Encouraged by a colleague here at the studio I offered English Afternoon Tea, with home-baked scones, for last Sunday’s “finish-age” and artist’s talk at Passage.  It was a very pleasant afternoon and speaking about the work after having invigilated for two weekends was probably better than it would have been doing it at the vernissage.  I am really pleased that I did the show, it has given me a renewed sense of purpose.  It has also reminded me that it is very different seeing one’s work in a gallery/exhibition space than in the studio.  Presenting, displaying, exhibiting, the work has made me think about it in new ways and opened by new possibilities.


Questions around exhibiting and display are also current on the Mejan course – not least because a number of us have made a contribution to the Frederick Kiesler show at Tensta konsthall.  For me the show is the antithesis of the Bourgeois – it leaves me completely cold, uninterested and hugely disappointed.  Kiesler sounds like a wonderfully eccentric and passionate man committed to innovative architecture and exhibition design.  Innovation and excitement are not words that I can use to describe the terribly dry, inaccessible and (literally) ‘square’ show of sketches, models, photographs and re-creations.  The inclusion of “responses” by a contemporary artist and six student groups does little to enliven things.  I wonder how and why this show looks and feels the way it does – the conditions of the Kiesler Foundation? Lack of resources? Lack of imagination?

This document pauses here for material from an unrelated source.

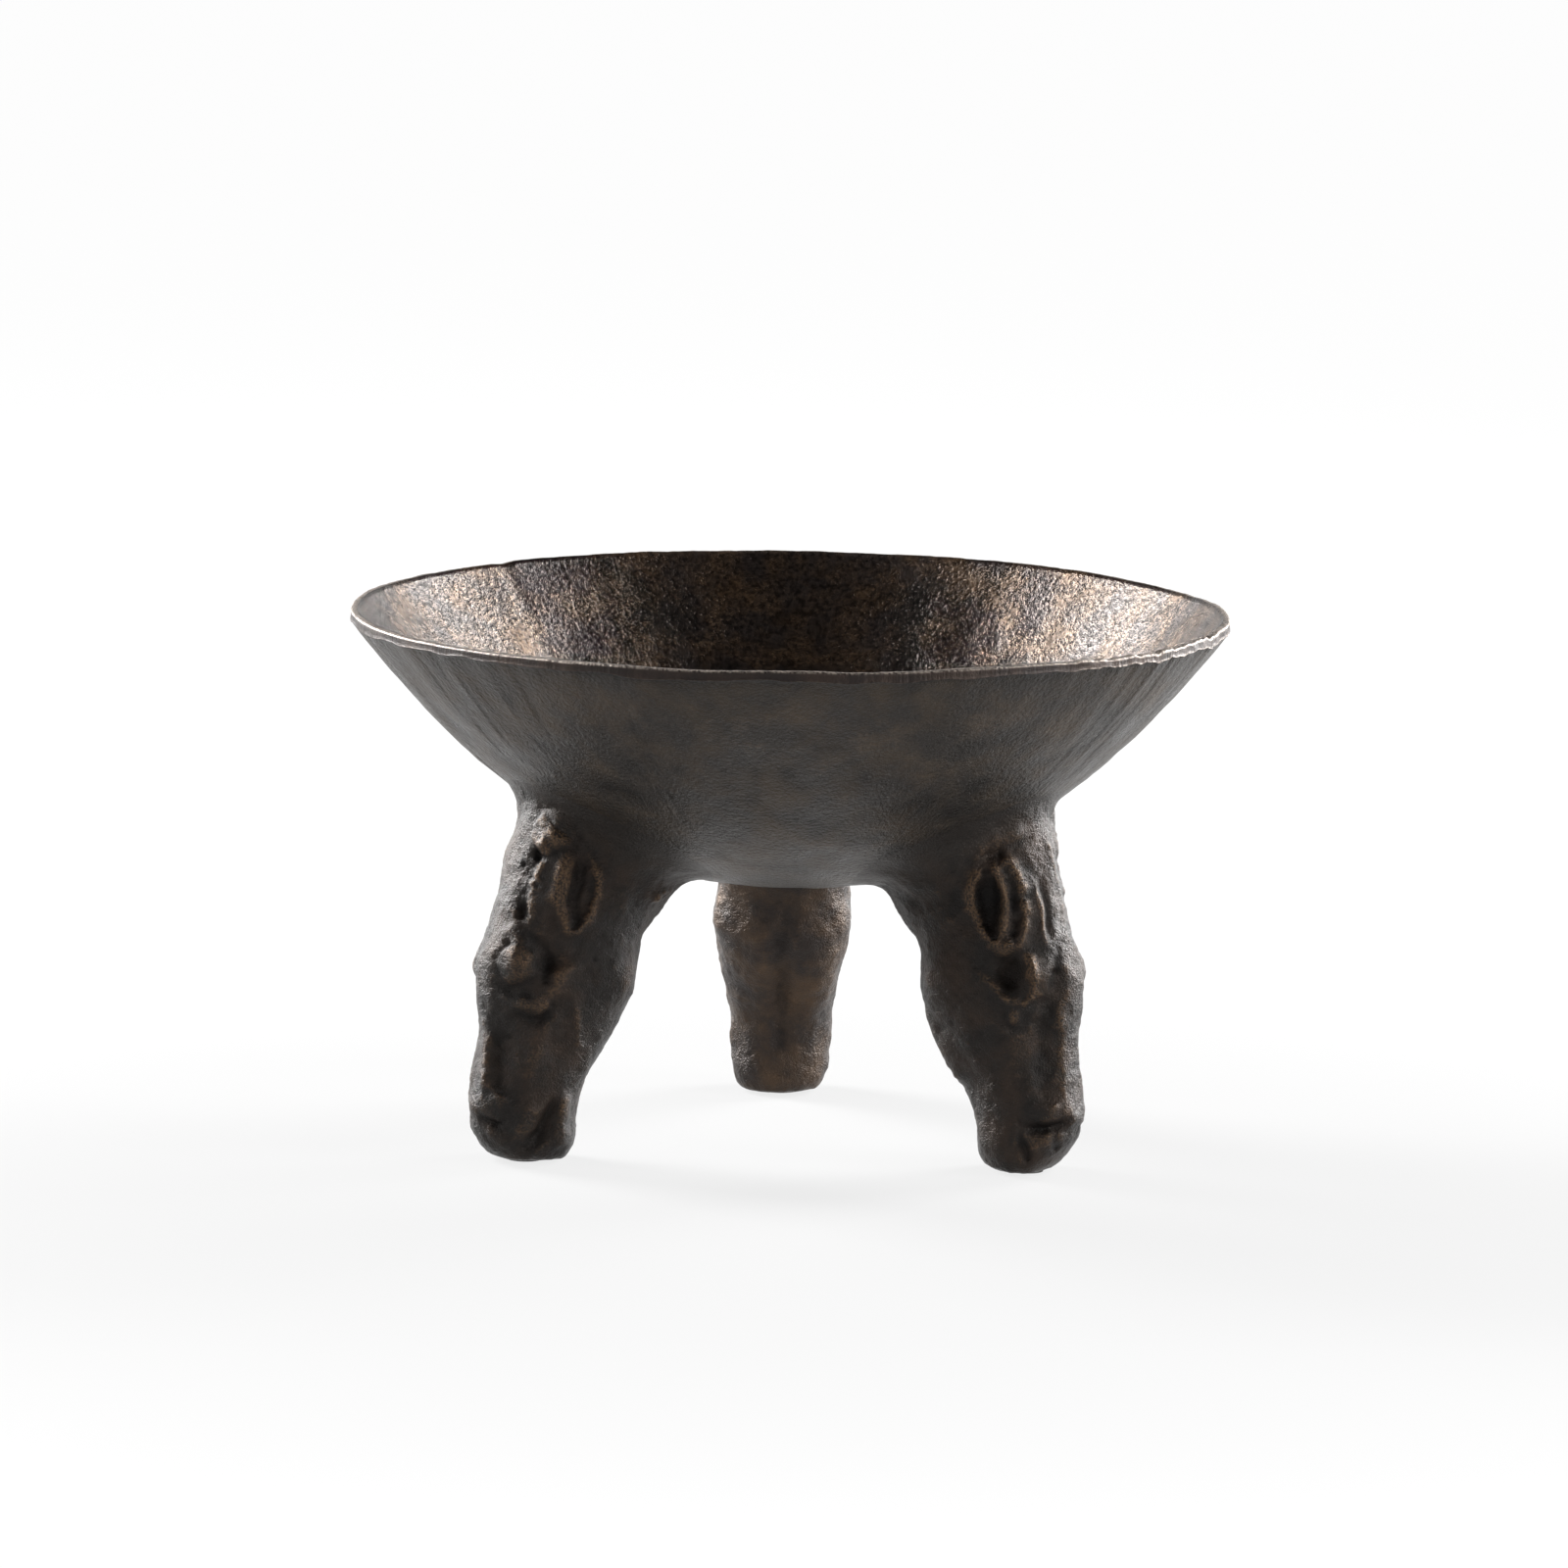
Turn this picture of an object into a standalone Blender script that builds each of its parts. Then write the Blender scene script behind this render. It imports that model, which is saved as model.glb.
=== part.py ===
"""A cast bronze bowl that stands on three horse-head legs.

The bowl is one open casting. Each leg is a separate hollow casting, a horse's head with its muzzle down,
whose neck is coped to the bowl's underside and joined to it by a run of weld round the neck. A thin pad is
let into each muzzle. Metres, +Z up, origin on the floor below the bowl's centre.
"""

import math

import bmesh
import bpy
from mathutils import Vector

# The bowl. The height of its outside above its lowest point goes with a power of the radius.
RIM_RADIUS = 0.203
RIM_HEIGHT = 0.250
UNDERSIDE_HEIGHT = 0.121
BOWL_POWER = 2.2
WALL = 0.0042
RIM_BAND = 0.0047  # the upright face left where the rim was trimmed
BOWL_STEPS = 72
PROFILE_STEPS = 12

# Where each leg stands: its azimuth in degrees, and its foot's distance from the axis.
LEGS = {"back": (90, 0.134), "front_left": (210, 0.135), "front_right": (330, 0.133)}
ROOT_GAP = 0.0003  # what the welder leaves between a neck and the bowl
RING_POINTS = 16
CORE_WALL = 0.0060  # metal between a head's outside and its cored hollow

# One row for each section of the head, from the lips up to the neck, in millimetres and degrees:
# where its centre lies (outward from the foot, and up), how far the section leans with the neck,
# then its reach to the face, to the jaw and to either cheek.
HEAD_SECTIONS = (
    (-1, 1, 0, 13, 15, 13),
    (-1, 3, 0, 18, 19, 18),
    (0, 10, 0, 23, 23, 21),
    (1, 24, 0, 25, 25, 23),
    (-2, 38, 0, 26, 26, 24),
    (-7, 51, 0, 29, 29, 26),
    (-12, 65, 0, 33, 33, 29),
    (-15, 79, 0, 37, 37, 31),
    (-16, 93, 0, 38, 38, 31),
    (-20, 107, 6, 37, 37, 31),
    (-26, 121, 13, 38, 40, 31),
    (-34, 138, 21, 42, 42, 34),
    (-45, 155, 30, 51, 48, 38),
    (-54, 171, 30, 56, 52, 40),
)
NOSE_TAPER = 0.14  # how much narrower a section is at the face than at the jaw

# Clay added to or taken off the head: where (outward from the foot, to the side, up), its spread and height,
# in millimetres. Each lies on both sides of the face.
HEAD_DABS = (
    ((15, 22, 100), 11, 5.0),  # the brow over the eye
    ((-9, 29, 132), 10, 3.0),  # the ear
    ((-36, 27, 88), 14, 1.5),  # the round of the jaw
    ((14, 17, 26), 6, -1.5),  # the nostril
)

# The weld round each neck, and the pads.
WELD_RADIUS = 0.0058
WELD_POINTS = 40
WELD_SIDES_RESOLUTION = 2
PAD_RADIUS = 0.008
PAD_THICKNESS = 0.0019
PAD_POCKET_DEPTH = 0.0012
MUZZLE_HEIGHT = 0.001  # how far a pad holds its muzzle off the floor
PAD_OFFSET = -0.001  # the pads' centres, outward from the feet

BRONZE = (0.020, 0.016, 0.013)
WELD_BRONZE = (0.024, 0.018, 0.014)
PAD_BLACK = (0.012, 0.012, 0.012)


def clear_scene():
    for thing in list(bpy.data.objects):
        bpy.data.objects.remove(thing)


def new_collection(name):
    collection = bpy.data.collections.new(name)
    bpy.context.scene.collection.children.link(collection)
    return collection


def new_material(name, colour, roughness, metallic):
    material = bpy.data.materials.new(name)
    material.use_nodes = True
    shader = material.node_tree.nodes["Principled BSDF"]
    shader.inputs["Base Color"].default_value = (*colour, 1)
    shader.inputs["Roughness"].default_value = roughness
    shader.inputs["Metallic"].default_value = metallic
    return material


def add_object(name, mesh, collection, material=None):
    thing = bpy.data.objects.new(name, mesh)
    collection.objects.link(thing)
    if material:
        mesh.materials.append(material)
    return thing


def as_cutter(thing):
    thing.hide_render = True
    thing.display_type = "WIRE"
    return thing


def cut(thing, cutter):
    modifier = thing.modifiers.new(f"cut by {cutter.name}", "BOOLEAN")
    modifier.operation = "DIFFERENCE"
    modifier.solver = "EXACT"
    modifier.object = cutter


def shade_round(mesh, sharp_degrees=40):
    mesh.shade_smooth()
    mesh.set_sharp_from_angle(angle=math.radians(sharp_degrees))


# The bowl


def bowl_curve(radius, offset=0.0):
    """(radius, height) on the bowl's outside at this radius, moved by offset into the bowl along the normal."""
    depth = RIM_HEIGHT - RIM_BAND - UNDERSIDE_HEIGHT
    share = radius / RIM_RADIUS
    slope = BOWL_POWER * depth / RIM_RADIUS * share ** (BOWL_POWER - 1)
    length = math.hypot(1, slope)
    height = UNDERSIDE_HEIGHT + depth * share**BOWL_POWER
    return radius - offset * slope / length, height + offset / length


def bowl_height(radius):
    return bowl_curve(radius)[1]


def turned(name, profile, collection, material=None):
    """A solid turned about the Z axis from (radius, height) points that run down its outer side."""
    mesh = bpy.data.meshes.new(name)
    points = [(radius, 0, height) for radius, height in profile]
    mesh.from_pydata(points, [(i, i + 1) for i in range(len(points) - 1)], [])
    thing = add_object(name, mesh, collection, material)
    screw = thing.modifiers.new("turn", "SCREW")
    screw.steps = BOWL_STEPS
    screw.render_steps = BOWL_STEPS
    screw.use_merge_vertices = True
    screw.merge_threshold = 0.00001
    screw.use_smooth_shade = True
    return thing


def bowl_profile():
    """From the middle of the inside up to the rim, over its thin top and trimmed band, and down the outside."""
    radii = [RIM_RADIUS * i / PROFILE_STEPS for i in range(PROFILE_STEPS + 1)]
    inside = [bowl_curve(radius, WALL) for radius in radii]
    inside[0] = (0, UNDERSIDE_HEIGHT + WALL)
    outside = [bowl_curve(radius) for radius in reversed(radii)]
    # The inside runs on at its last slope until it reaches the rim's height.
    (r0, z0), (r1, z1) = inside[-2:]
    inner_edge = r1 + (RIM_HEIGHT - z1) * (r1 - r0) / (z1 - z0)
    return [*inside, (inner_edge, RIM_HEIGHT), (RIM_RADIUS - 0.0005, RIM_HEIGHT - 0.0002), *outside]


def make_bowl(collection, material):
    return turned("bowl", bowl_profile(), collection, material)


def make_bowl_clearance(collection):
    """The space that the bowl fills, and its inside, grown by the root gap: it copes necks and welds."""
    radii = [RIM_RADIUS * i / PROFILE_STEPS for i in range(PROFILE_STEPS, -1, -1)]
    outside = [bowl_curve(radius, -ROOT_GAP) for radius in radii]
    outside[-1] = (0, UNDERSIDE_HEIGHT - ROOT_GAP)
    top = RIM_HEIGHT + 0.010
    return as_cutter(turned("bowl_clearance", [(0, top), (outside[0][0], top), *outside], collection))


# The legs


def section_point(section, angle, grow):
    """A point of one section at this angle from the face, with the section grown all round by grow."""
    out, up, lean, face, jaw, cheek = section
    reach = (face if math.cos(angle) > 0 else jaw) / 1000 + grow
    side = (cheek / 1000 + grow) * math.sin(angle) * (1 - NOSE_TAPER * math.cos(angle))
    along = reach * math.cos(angle)
    lean = math.radians(lean)
    return Vector((out / 1000 + along * math.cos(lean), side, up / 1000 + along * math.sin(lean)))


def dabbed(point, outward):
    """The point moved outward by every dab of clay that reaches it, each a bell curve of the distance."""
    for (x, y, z), spread, height in HEAD_DABS:
        for side in (-y, y):
            distance = (point - Vector((x, side, z)) / 1000).length * 1000
            point = point + outward * (height / 1000 * math.exp(-((distance / spread) ** 2)))
    return point


def ring(section, grow, count, with_dabs=True):
    out, up = section[0] / 1000, section[1] / 1000
    points = []
    for i in range(count):
        point = section_point(section, math.tau * i / count, grow)
        outward = (point - Vector((out, 0, up))).normalized()
        points.append(dabbed(point, outward) if with_dabs else point)
    return points


def loft(name, rings, collection, material=None, levels=1):
    """A closed cage through rings of points, from the lowest to the highest, smoothed by subdivision."""
    mesh = bpy.data.meshes.new(name)
    count = len(rings[0])
    points = [point for points in rings for point in points]
    faces = [tuple(reversed(range(count))), tuple(range(len(points) - count, len(points)))]
    for row in range(len(rings) - 1):
        for i in range(count):
            a, b = row * count + i, row * count + (i + 1) % count
            faces.append((a, b, b + count, a + count))
    mesh.from_pydata(points, [], faces)
    shade_round(mesh)
    thing = add_object(name, mesh, collection, material)
    smooth = thing.modifiers.new("smooth", "SUBSURF")
    smooth.levels = levels
    smooth.render_levels = levels
    return thing


def cage_grow(count):
    """How much larger a cage's ring has to be than the round that subdivision makes of it, as a share."""
    return 3 / (2 + math.cos(math.tau / count)) - 1


def head_rings(grow, count=RING_POINTS, with_dabs=True, sections=HEAD_SECTIONS):
    rings = []
    for section in sections:
        swell = cage_grow(count) * (section[3] + section[4]) / 2000
        rings.append(ring(section, grow + swell, count, with_dabs))
    return rings


def place_leg(thing, place):
    azimuth, foot_radius = place
    turn = math.radians(azimuth)
    thing.location = (foot_radius * math.cos(turn), foot_radius * math.sin(turn), 0)
    thing.rotation_euler = (0, 0, turn)


def make_core(name, place, cutters):
    """The hollow that the casting's core leaves, open at the neck and closed well above the lips."""
    rings = head_rings(-CORE_WALL, 12, False, HEAD_SECTIONS[3:])
    top = [point + Vector((-0.015, 0, 0.026)) for point in rings[-1]]
    core = as_cutter(loft(f"core_{name}", [*rings, top], cutters))
    place_leg(core, place)
    return core


def make_pad_cutter(name, place, cutters):
    pocket_radius = PAD_RADIUS + ROOT_GAP
    low, high = -0.005, MUZZLE_HEIGHT + PAD_POCKET_DEPTH
    return as_cutter(disc(f"pocket_{name}", place, pocket_radius, low, high, cutters))


def disc(name, place, radius, low, high, collection, material=None):
    """A round plate on a foot's pad centre, from one height to another."""
    mesh = bpy.data.meshes.new(name)
    shape = bmesh.new()
    bmesh.ops.create_cone(
        shape, cap_ends=True, segments=32, radius1=radius, radius2=radius, depth=high - low
    )
    bmesh.ops.translate(shape, verts=shape.verts, vec=(PAD_OFFSET, 0, (low + high) / 2))
    shape.to_mesh(mesh)
    shape.free()
    shade_round(mesh)
    thing = add_object(name, mesh, collection, material)
    place_leg(thing, place)
    return thing


def make_leg(name, place, clearance, collection, cutters, material):
    leg = loft(f"leg_{name}", head_rings(0.0), collection, material)
    place_leg(leg, place)
    for cutter in (
        make_core(name, place, cutters),
        clearance,
        make_pad_cutter(name, place, cutters),
    ):
        cut(leg, cutter)
    return leg


# The welds


def neck_joint(foot_radius):
    """The closed line where a neck's outside meets the bowl's outside, in the leg's own frame."""
    rows = [ring(section, 0.0, WELD_POINTS, False) for section in HEAD_SECTIONS[-4:]]
    line = []
    for i in range(WELD_POINTS):
        path = [row[i] for row in rows]
        heights = [p.z - bowl_height(math.hypot(p.x + foot_radius, p.y)) for p in path]
        for (a, below), (b, above) in zip(zip(path, heights), zip(path[1:], heights[1:])):
            if below <= 0 < above:
                line.append(a.lerp(b, below / (below - above)))
                break
    return line


def make_weld(name, place, clearance, collection, cutters, material):
    """A bead in the corner between a neck and the bowl, cut back from both by the root gap."""
    curve = bpy.data.curves.new(f"weld_path_{name}", "CURVE")
    curve.dimensions = "3D"
    curve.bevel_depth = WELD_RADIUS
    curve.bevel_resolution = WELD_SIDES_RESOLUTION
    spline = curve.splines.new("POLY")
    line = neck_joint(place[1])
    spline.points.add(len(line) - 1)
    for control, point in zip(spline.points, line):
        control.co = (*point, 1)
    spline.use_cyclic_u = True
    path = bpy.data.objects.new(f"weld_path_{name}", curve)
    collection.objects.link(path)
    place_leg(path, place)
    bpy.context.view_layer.update()

    graph = bpy.context.evaluated_depsgraph_get()
    mesh = bpy.data.meshes.new_from_object(path.evaluated_get(graph))
    weld = add_object(f"weld_{name}", mesh, collection, material)
    weld.matrix_world = path.matrix_world
    bpy.data.objects.remove(path)

    neck = as_cutter(loft(f"neck_{name}", head_rings(ROOT_GAP), cutters))
    place_leg(neck, place)
    cut(weld, neck)
    cut(weld, clearance)
    return weld


def make_pad(name, place, collection, material):
    return disc(f"foot_pad_{name}", place, PAD_RADIUS, 0.0, PAD_THICKNESS, collection, material)


def main():
    clear_scene()
    parts = new_collection("three_legged_bowl")
    cutters = new_collection("cutters")
    bronze = new_material("cast_bronze", BRONZE, 0.45, 0.85)
    weld_bronze = new_material("chased_weld", WELD_BRONZE, 0.45, 0.85)
    rubber = new_material("pad_rubber", PAD_BLACK, 0.8, 0.0)

    make_bowl(parts, bronze)
    clearance = make_bowl_clearance(cutters)
    for name, place in LEGS.items():
        make_leg(name, place, clearance, parts, cutters, bronze)
        make_weld(name, place, clearance, parts, cutters, weld_bronze)
        make_pad(name, place, parts, rubber)


main()
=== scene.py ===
"""A cast bronze bowl on three horse-head legs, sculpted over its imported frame."""

import math

import bpy
import numpy as np
from mathutils import Matrix, Vector


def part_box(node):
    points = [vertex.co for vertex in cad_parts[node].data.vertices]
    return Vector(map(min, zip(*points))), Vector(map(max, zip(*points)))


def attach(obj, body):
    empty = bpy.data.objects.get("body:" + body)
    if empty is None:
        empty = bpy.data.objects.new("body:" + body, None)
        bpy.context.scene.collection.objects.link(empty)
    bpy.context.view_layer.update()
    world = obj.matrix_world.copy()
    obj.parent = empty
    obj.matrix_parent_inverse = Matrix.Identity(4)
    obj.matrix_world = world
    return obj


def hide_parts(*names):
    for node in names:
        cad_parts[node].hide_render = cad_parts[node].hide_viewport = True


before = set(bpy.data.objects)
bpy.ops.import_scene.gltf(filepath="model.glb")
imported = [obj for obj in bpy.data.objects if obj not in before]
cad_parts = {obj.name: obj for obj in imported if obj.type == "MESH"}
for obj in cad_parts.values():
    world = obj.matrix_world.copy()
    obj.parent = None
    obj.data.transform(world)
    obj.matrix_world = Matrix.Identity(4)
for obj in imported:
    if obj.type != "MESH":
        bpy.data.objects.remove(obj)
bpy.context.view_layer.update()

MM = 0.001

# ---------------------------------------------------------------- noise and lines


def lattice(cell, seed):
    """A fixed pseudo-random number from -1 to 1 for each cell: its whole-number corner, hashed
    with the seed."""
    n = cell[..., 0] * 73856093 ^ cell[..., 1] * 19349663 ^ cell[..., 2] * 83492791 ^ seed * 2654435761
    n = (n ^ (n >> 15)) * 2246822519 & 0xFFFFFFFF
    n = (n ^ (n >> 13)) * 3266489917 & 0xFFFFFFFF
    return (n ^ (n >> 16)) / 0x7FFFFFFF - 1


def noise(points, size, seed=0):
    """Smooth noise from -1 to 1 with lumps of about size: lattice values, blended smoothly."""
    spot = points / size
    cell = np.floor(spot).astype(np.int64)
    part = spot - cell
    part = part * part * (3 - 2 * part)
    total = 0
    for corner in np.ndindex(2, 2, 2):
        step = np.array(corner)
        weight = np.prod(np.where(step, part, 1 - part), axis=-1)
        total = total + weight * lattice(cell + step, seed)
    return total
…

Moving from the disappointment of not getting the little red house I am now looking forward to making a bid for a former nursery school!  The building is made up of what was a private home (from the 1950s) and an extension (from the 1980s).  The extension would make a wonderful studio – there is a large room, a smaller room with a sink, and an ‘office’.  The whole place needs a renovation, but inspired by Bourgeois I am thinking that it might somewhere to live and work for the next fifty years or so!